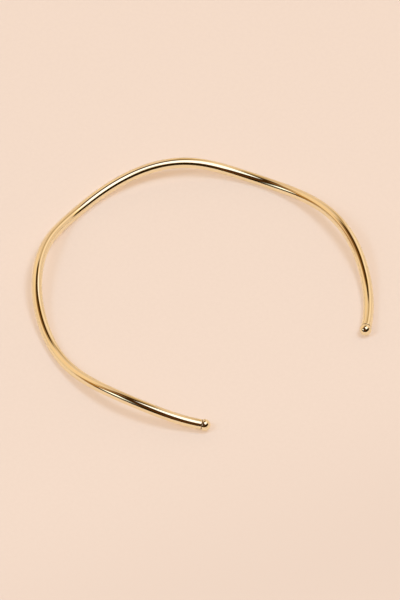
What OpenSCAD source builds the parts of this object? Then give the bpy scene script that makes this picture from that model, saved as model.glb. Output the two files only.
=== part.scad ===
// Open collar necklace: one round wire bent into a ring with four upright waves, and a ball on each end.
// It lies as put down on a flat surface. +Z is up, +Y is its back and -Y its open side.

/* [Collar] */
// Mean radius of the ring, to the middle of the wire
ring_radius = 62; // [55:0.5:72]
// Bearing of each end ball, counted from the back
end_bearing = 142; // [134:1:150]
// Height of the wave's crests over its lows
crest_lift = 4.9; // [1:0.1:8]

/* [Wire] */
// Diameter of the round wire
wire_d = 4; // [3:0.1:4.2]
// Bevel round each cut end of the wire
end_bevel = 0.25; // [0.1:0.05:0.5]

/* [End balls] */
// Diameter of each end ball
ball_d = 4.5; // [4.4:0.1:6]
// Diameter of the hidden peg that each ball sits on
peg_d = 1.8; // [1.2:0.1:2]
// Length of the peg past the cut end of the wire
peg_length = 1.8; // [1:0.1:2]
// Seam between the wire's end face and the ball's flat
seam = 0.12; // [0.1:0.02:0.3]

/* [Hidden] */

// One row for each low and crest of the wave, from left to right past the back.
// The columns are its bearing from the back, and how far the plan bulges past ring_radius there.
BEARING = 0;
BULGE = 1;
WAVE = [
    [-150.5, -0.5],
    [-114, -2.7],
    [-75, -1.2],
    [-37.5, 1.3],
    [-9, 1.7],
    [26.5, 0.9],
    [59.5, -0.9],
    [96, -1.4],
    [132.5, -0.4],
];
last_row = len(WAVE) - 1;
bearings = [for (row = WAVE) row[BEARING]];
bulges = [for (row = WAVE) row[BULGE]];
// Even rows are lows, with a phase of whole turns, and odd rows are crests
phases = [for (i = [0:last_row]) 180 * i];

// Mesh of the bent wire
wire_sides = 20;
wire_steps = 144;
slope_step = 0.01;

// Sizes that follow from the ones above
wire_r = wire_d / 2;
ball_r = ball_d / 2;
peg_r = peg_d / 2;
peg_clearance = 0.1;
bore_depth = peg_length - seam + 2 * peg_clearance;
// The ball's flat lies where the ball is as wide as the wire
flat_back = sqrt(ball_r * ball_r - wire_r * wire_r);
// Angle of the ring that a short length of wire takes up
function arc_angle(length) = length / ring_radius * 180 / PI;
wire_end_bearing = end_bearing - arc_angle(seam + flat_back);
bevel_bearing = wire_end_bearing - arc_angle(end_bevel);

// The row that starts the stretch holding a bearing
function stretch(b, i = 0) = i < last_row - 1 && b >= bearings[i + 1] ? stretch(b, i + 1) : i;

// The parabola through a row and its two neighbours, read at a bearing
function parabola(values, row, b) =
    let (
        mid = max(1, min(last_row - 1, row)),
        step_in = bearings[mid] - bearings[mid - 1],
        step_out = bearings[mid + 1] - bearings[mid],
        slope_in = (values[mid] - values[mid - 1]) / step_in,
        slope_out = (values[mid + 1] - values[mid]) / step_out,
        bend = (slope_out - slope_in) / (step_in + step_out)
    )
    values[mid] + (b - bearings[mid]) * (slope_in + (b - bearings[mid - 1]) * bend);

// Two neighbouring parabolas blended, so that slope and curvature run on from row to row
function smooth(values, b) =
    let (
        i = stretch(b),
        share = max(0, min(1, (b - bearings[i]) / (bearings[i + 1] - bearings[i]))),
        weight = share * share * (3 - 2 * share)
    )
    (1 - weight) * parabola(values, i, b) + weight * parabola(values, i + 1, b);

// Middle of the wire at a bearing
function middle(b) =
    let (r = ring_radius + smooth(bulges, b))
    [r * sin(b), r * cos(b), wire_r + crest_lift * (1 - cos(smooth(phases, b))) / 2];
function unit(v) = v / norm(v);
function direction(b) = unit(middle(b + slope_step) - middle(b - slope_step));

// One ring of points square to the wire
function ring(centre, along, r) =
    let (side = unit(cross(along, [0, 0, 1])), up = cross(side, along))
    [for (k = [0:wire_sides - 1]) let (a = 360 * k / wire_sides) centre + r * (cos(a) * side + sin(a) * up)];
function body_ring(b) = ring(middle(b), direction(b), wire_r);

// Peg and bevelled face at a cut end, where way is -1 at the left end and 1 at the right
function end_rings(way) =
    let (b = way * wire_end_bearing, face = middle(b), along = direction(b))
    [
        ring(face, along, wire_r - end_bevel),
        ring(face, along, peg_r),
        ring(face + way * peg_length * along, along, peg_r),
    ];
function reversed(list) = [for (i = [len(list) - 1:-1:0]) list[i]];
wire_rings = concat(
    reversed(end_rings(-1)),
    [for (i = [0:wire_steps]) body_ring(bevel_bearing * (2 * i / wire_steps - 1))],
    end_rings(1)
);
wire_points = [for (points = wire_rings) each points];

// Centres of the end balls, and the directions that they point in
function ball_centre(way) =
    let (b = way * wire_end_bearing)
    middle(b) + way * (seam + flat_back) * direction(b);
function ball_direction(way) = way * direction(way * wire_end_bearing);

// Everything is moved together, so that the origin is under the middle of the whole collar
ball_centres = [ball_centre(-1), ball_centre(1)];
function lowest(axis) = min(concat([for (p = wire_points) p[axis]], [for (c = ball_centres) c[axis] - ball_r]));
function highest(axis) = max(concat([for (p = wire_points) p[axis]], [for (c = ball_centres) c[axis] + ball_r]));
to_origin = [-(lowest(0) + highest(0)) / 2, -(lowest(1) + highest(1)) / 2, -lowest(2)];

module collar_wire() {
    rings = len(wire_rings);
    first_cap = [for (k = [0:wire_sides - 1]) k];
    last_cap = [for (k = [wire_sides - 1:-1:0]) (rings - 1) * wire_sides + k];
    walls = [
        for (i = [0:rings - 2], k = [0:wire_sides - 1])
            let (here = i * wire_sides, next = here + wire_sides, k2 = (k + 1) % wire_sides)
            each [[here + k, next + k2, here + k2], [here + k, next + k, next + k2]]
    ];
    color("gold")
        translate(to_origin)
            polyhedron(points = wire_points, faces = concat([first_cap, last_cap], walls));
}

// A ball cut flat where it meets the wire, with a blind hole for the peg
module ball_end(way) {
    d = ball_direction(way);
    color("gold")
        translate(to_origin + ball_centre(way))
            rotate([0, acos(d[2]), atan2(d[1], d[0])])
                difference() {
                    sphere(d = ball_d, $fn = 64);
                    translate([0, 0, -flat_back - ball_d / 2])
                        cube([2 * ball_d, 2 * ball_d, ball_d], center = true);
                    translate([0, 0, -flat_back - ball_d])
                        cylinder(r = peg_r + peg_clearance, h = ball_d + bore_depth, $fn = 48);
                }
}

module ball_end_left() {
    ball_end(-1);
}

module ball_end_right() {
    ball_end(1);
}

collar_wire();
ball_end_left();
ball_end_right();
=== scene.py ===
"""Open collar necklace of polished wire, lying on a pale surface in soft studio light.

The collar's own sizes are in millimetres, as its source has them. All that goes into the scene is in metres.
"""
import math

import bpy
import numpy as np
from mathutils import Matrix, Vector


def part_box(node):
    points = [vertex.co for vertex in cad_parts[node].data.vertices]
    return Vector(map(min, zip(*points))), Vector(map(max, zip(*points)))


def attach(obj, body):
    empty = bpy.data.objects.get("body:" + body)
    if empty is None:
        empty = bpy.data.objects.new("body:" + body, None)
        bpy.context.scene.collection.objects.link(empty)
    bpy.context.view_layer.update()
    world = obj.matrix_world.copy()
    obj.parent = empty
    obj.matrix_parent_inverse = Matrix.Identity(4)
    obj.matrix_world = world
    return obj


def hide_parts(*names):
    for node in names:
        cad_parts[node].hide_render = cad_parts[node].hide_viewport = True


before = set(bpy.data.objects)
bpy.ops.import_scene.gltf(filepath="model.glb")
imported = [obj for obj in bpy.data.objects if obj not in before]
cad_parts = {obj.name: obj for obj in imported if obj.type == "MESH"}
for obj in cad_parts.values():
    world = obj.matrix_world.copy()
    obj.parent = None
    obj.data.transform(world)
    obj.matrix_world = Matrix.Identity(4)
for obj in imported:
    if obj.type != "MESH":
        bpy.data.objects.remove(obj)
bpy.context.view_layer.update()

MM = 0.001
UP = Vector((0, 0, 1))

# The collar's sizes in millimetres, as the part's source has them
RING_RADIUS = 62.0
END_BEARING = 142.0
CREST_LIFT = 4.9
WIRE_R = 2.0
BALL_R = 2.25
PEG_R = 0.9
PEG_LENGTH = 1.8
PEG_CLEARANCE = 0.1
SEAM = 0.12

# Bearing of each low and crest from the back, and how far the plan bulges past the ring's radius there
WAVE = [
    (-150.5, -0.5), (-114, -2.7), (-75, -1.2), (-37.5, 1.3), (-9, 1.7),
    (26.5, 0.9), (59.5, -0.9), (96, -1.4), (132.5, -0.4),
]
BEARINGS = np.array([row[0] for row in WAVE], float)
BULGES = np.array([row[1] for row in WAVE], float)
# Even rows are lows, with a phase of whole turns, and odd rows are crests
PHASES = 180.0 * np.arange(len(WAVE))

# Finish of the edges, in millimetres: the round on the cut wire, and how far the ball's round reaches
END_ROUND = 0.25
BALL_ROUND = 0.144
# The fine mesh lies this far inside the solid's skin, so that it stays in the solid's box
SKIN = 0.014
# Half widths of the groove at each seam, where its painted shade is darkest and where it ends; the finish
# there is also rougher
GROOVE_DARK = 0.10
GROOVE_END = 0.25

# Fineness of the meshes, and of the steps along the curve
WIRE_SIDES = 56
WIRE_STEPS = 1100
ROUND_STEPS = 6
BALL_SIDES = 72
BALL_STEPS = 44
SHARP_EDGE = math.radians(35)
SLOPE_STEP = 0.01
BOX_SAMPLES = 4001


# The wire's curve
def parabola(values, row, b):
    """The parabola through a row and its two neighbours, read at the bearings b."""
    mid = np.clip(row, 1, len(values) - 2)
    step_in = BEARINGS[mid] - BEARINGS[mid - 1]
    step_out = BEARINGS[mid + 1] - BEARINGS[mid]
    slope_in = (values[mid] - values[mid - 1]) / step_in
    slope_out = (values[mid + 1] - values[mid]) / step_out
    bend = (slope_out - slope_in) / (step_in + step_out)
    return values[mid] + (b - BEARINGS[mid]) * (slope_in + (b - BEARINGS[mid - 1]) * bend)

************

Challenge: Exactly and only the lines from the line that contains "translate([0, 0, -flat_back - ball_d /" through the line that contains "obj.matrix_parent_inverse = Matrix.Identity(4)" are to be repeated as they stand.

Solution:
                    translate([0, 0, -flat_back - ball_d / 2])
                        cube([2 * ball_d, 2 * ball_d, ball_d], center = true);
                    translate([0, 0, -flat_back - ball_d])
                        cylinder(r = peg_r + peg_clearance, h = ball_d + bore_depth, $fn = 48);
                }
}

module ball_end_left() {
    ball_end(-1);
}

module ball_end_right() {
    ball_end(1);
}

collar_wire();
ball_end_left();
ball_end_right();
=== scene.py ===
"""Open collar necklace of polished wire, lying on a pale surface in soft studio light.

The collar's own sizes are in millimetres, as its source has them. All that goes into the scene is in metres.
"""
import math

import bpy
import numpy as np
from mathutils import Matrix, Vector


def part_box(node):
    points = [vertex.co for vertex in cad_parts[node].data.vertices]
    return Vector(map(min, zip(*points))), Vector(map(max, zip(*points)))


def attach(obj, body):
    empty = bpy.data.objects.get("body:" + body)
    if empty is None:
        empty = bpy.data.objects.new("body:" + body, None)
        bpy.context.scene.collection.objects.link(empty)
    bpy.context.view_layer.update()
    world = obj.matrix_world.copy()
    obj.parent = empty
    obj.matrix_parent_inverse = Matrix.Identity(4)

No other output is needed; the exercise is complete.